We can study only the universe that can send light or other signals to us.

Vocabulary

Light-year
The distance light travels in one year, about 9.46 trillion kilometers.
Observable universe
The part of the universe whose light or signals have had time to reach Earth.
Galaxy
A large system of stars, gas, dust, and dark matter held together by gravity.
Galaxy cluster
A group of many galaxies held near one another by gravity.
Cosmic horizon
A limit on how far we can see because light takes time to travel and space expands.
Expansion of space
The stretching of distances between faraway galaxies over time.

In the Classroom

Build a scale ladder

25 minutes | Grades 6-8

Students list Earth, Moon, Sun, Neptune, the nearest star, the Milky Way, and the observable universe. They choose a scale for each step and explain why one scale cannot show every level well.

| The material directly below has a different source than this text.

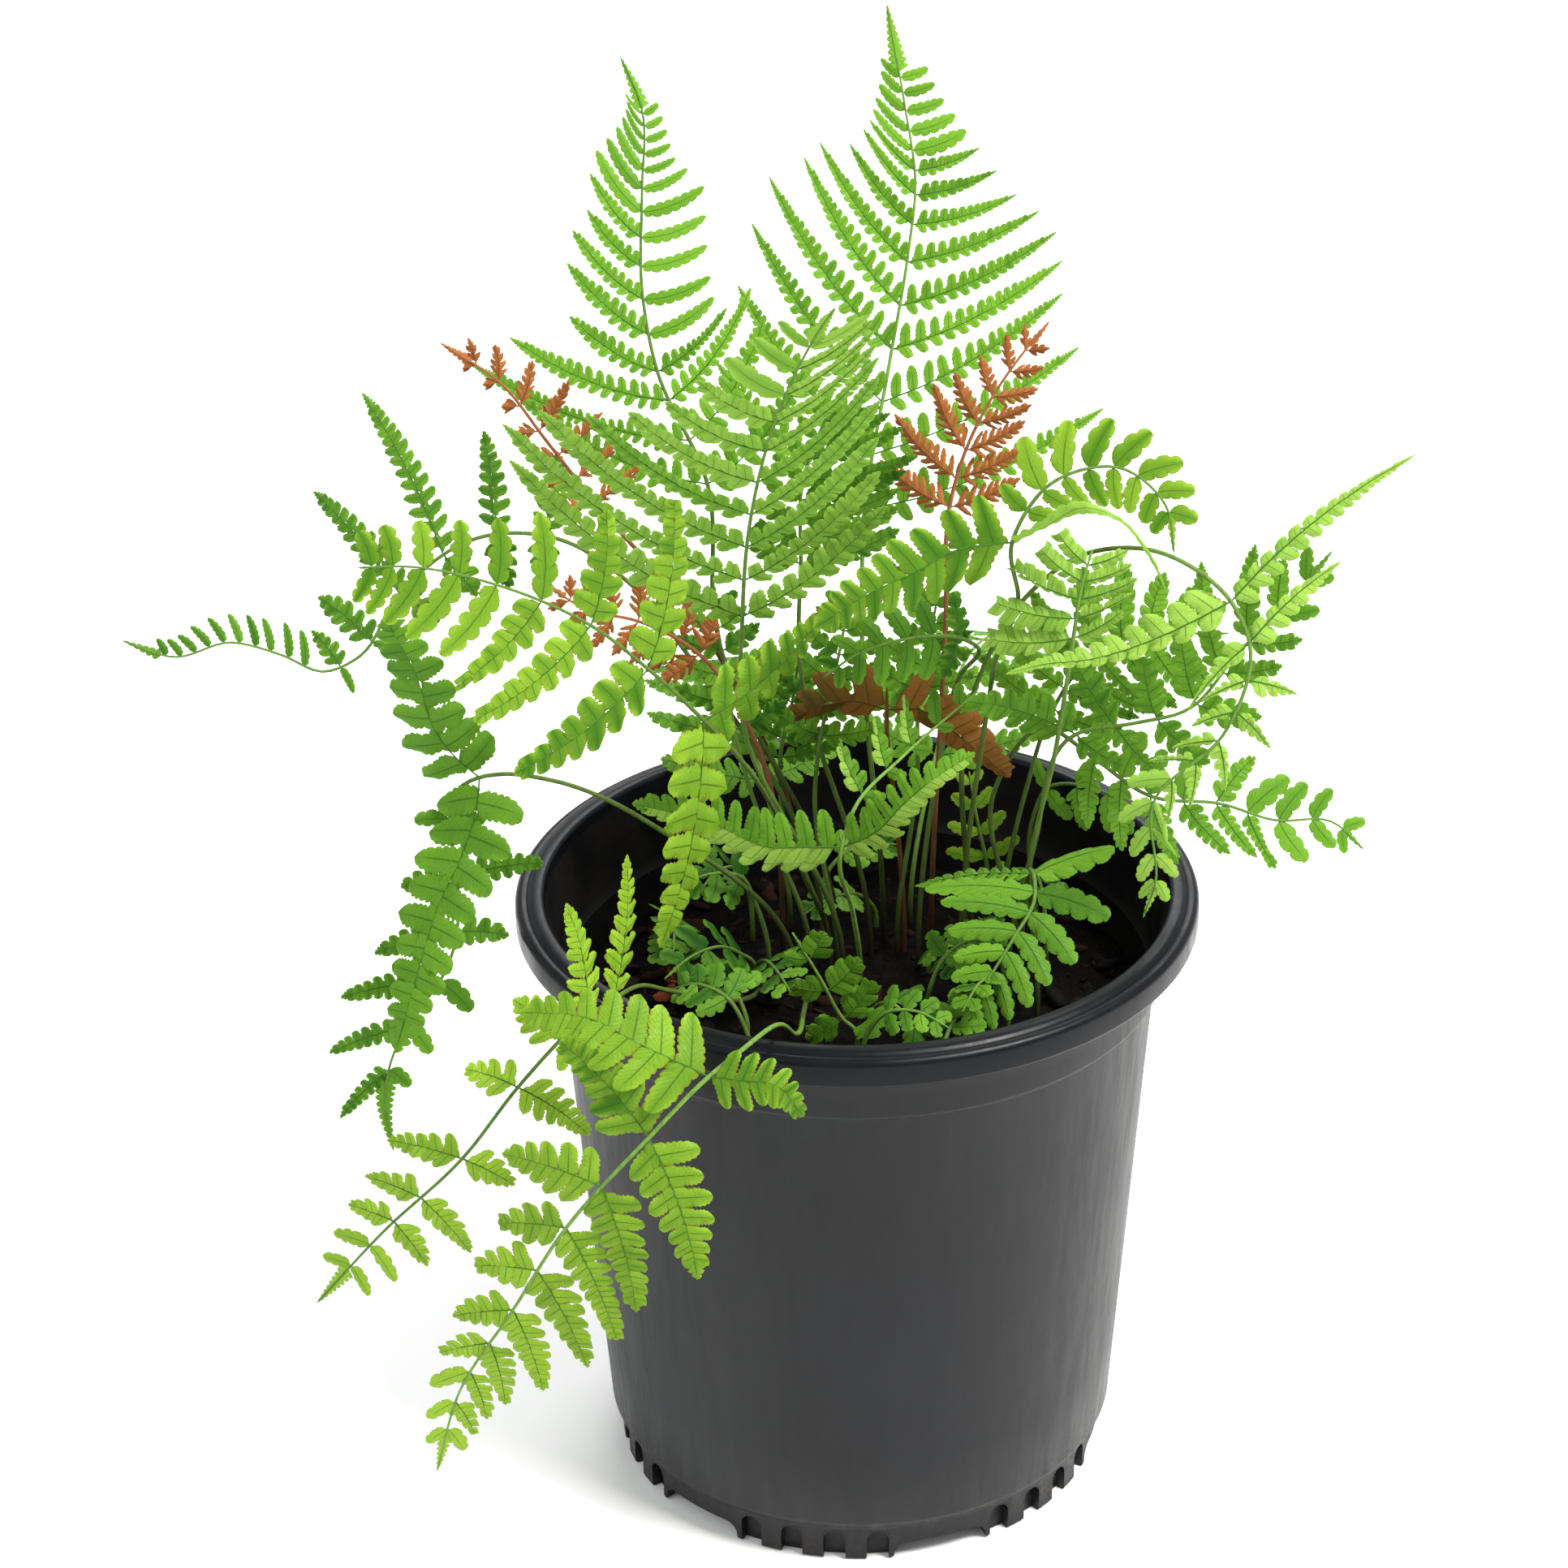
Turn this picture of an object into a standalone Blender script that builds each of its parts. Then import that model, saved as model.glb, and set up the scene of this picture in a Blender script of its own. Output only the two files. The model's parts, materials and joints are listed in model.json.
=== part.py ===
"""A potted autumn fern: a black nursery pot, its mix, and each frond as one thin closed solid.

Metres, +Z up. The origin is on the pot's axis, on the surface that the pot stands on.
The side of the pot that faces -Y is the one in the photograph.
Fronds are tabled in millimetres and degrees and scaled once, in add_node.
"""

import bisect
import math
import random
from dataclasses import dataclass

import bmesh
import bpy
from mathutils import Matrix, Vector
from mathutils.geometry import interpolate_bezier, intersect_point_line

MM = 0.001

# Pot, in millimetres
POT_SIDES = 42
RIM_RADIUS = 98.5
OPENING_RADIUS = 90.0
POT_HEIGHT = 187.1
BAND_RADIUS = 89.4
BAND_LOW = 160.0
BODY_TOP_RADIUS = 86.5
BODY_LOW_RADIUS = 76.2
BODY_LOW = 14.0
FOOT_RADIUS = 73.4
WALL = 1.8
FLOOR = 3.0
FLOOR_RADIUS = 55.0
CHANNEL_HEIGHT = 6.5
CHANNEL_OUT = 66.0
FOOT_GROUPS = 6
FLUTES = 4
FLUTE_STEP = 10.0
FLUTE_WIDTH = 6.5
FLUTE_HEIGHT = 10.0
FLUTE_DEPTH = 3.0
FIRST_GROUP = -11.0
ARCH_WIDTH = 24.0
ARCH_HEIGHT = 5.5
DRAIN_RADIUS = 3.5

# Potting mix
SOIL_SIDES = 24
SOIL_TOP = 152.0
SOIL_GAP = 0.5
HOLE_RADIUS = 1.8
HOLE_DEPTH = 9.0
ROOTED = 8.0

# Fronds
STEM_HALF = 1.25
RACHIS_HALF = 0.8
RIB_HALF = 0.65
NOTCH = 1.0
LOBE_LENGTH = 11.0
MOST_LOBES = 5
LEAST_SPACING = 4.0
CLEAR = 0.8
FAR = 7.0
FORWARD_BEND = 8.0
LINE_STEPS = 10
STEM_STEP = 26.0
STEM_TURN = math.radians(16)
SHARP_BEND = math.radians(40)
SEED = 7

COLOURS = {
    "pot_black": ((0.035, 0.038, 0.044), 0.42),
    "mix_dark": ((0.03, 0.018, 0.012), 0.95),
    "fresh": ((0.24, 0.50, 0.05), 0.5),
    "green": ((0.13, 0.38, 0.05), 0.5),
    "pale": ((0.30, 0.52, 0.14), 0.55),
    "copper": ((0.50, 0.15, 0.05), 0.5),
    "withered": ((0.28, 0.13, 0.05), 0.7),
    "dry": ((0.20, 0.07, 0.03), 0.8),
}


@dataclass
class Frond:
    """One frond, in millimetres and degrees.

    route: points from the mix to the tip. blade_from: the number of the point where the lowest
    pinnae stand. faces: which way the blade faces, spread over the blade. places: where the
    pairs of pinnae stand, or else pairs says how many there are, and with ease above 1 they
    stand closer near the tip. left, right: rows of (place on the blade, pinna length, degrees
    from the rachis, degrees of lift out of the blade). reach: rows of (place, length of the
    longest leaflets). limbs: pinnae with a route of their own, as (hand, number, leaflet
    length, route).
    """

    name: str
    colour: str
    route: tuple
    blade_from: int
    faces: tuple
    left: tuple
    right: tuple
    reach: tuple
    pairs: int = 8
    places: tuple = ()
    ease: float = 1.25
    droop: float = 0.04
    limbs: tuple = ()
    stem: float = STEM_HALF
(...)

Light travel time timeline

20 minutes | Grades 6-8

Students make a timeline that compares light from the Moon, Sun, Neptune, nearby stars, and distant galaxies. They connect each time to the idea that looking far away means seeing older light.

Horizon model

30 minutes | Grades 7-8

Students use a circle around a point to model the observable universe around Earth. They add galaxies inside and outside the circle, then explain why the circle is a limit on information, not the edge of space.

Key Takeaways

  • The observable universe is about 93 billion light-years across.
  • A light-year is a distance, not a time.
  • Large distances mean we see faraway objects as they were in the past.
  • Space expanded while ancient light traveled toward us.
  • The observable universe is not the same as the whole universe.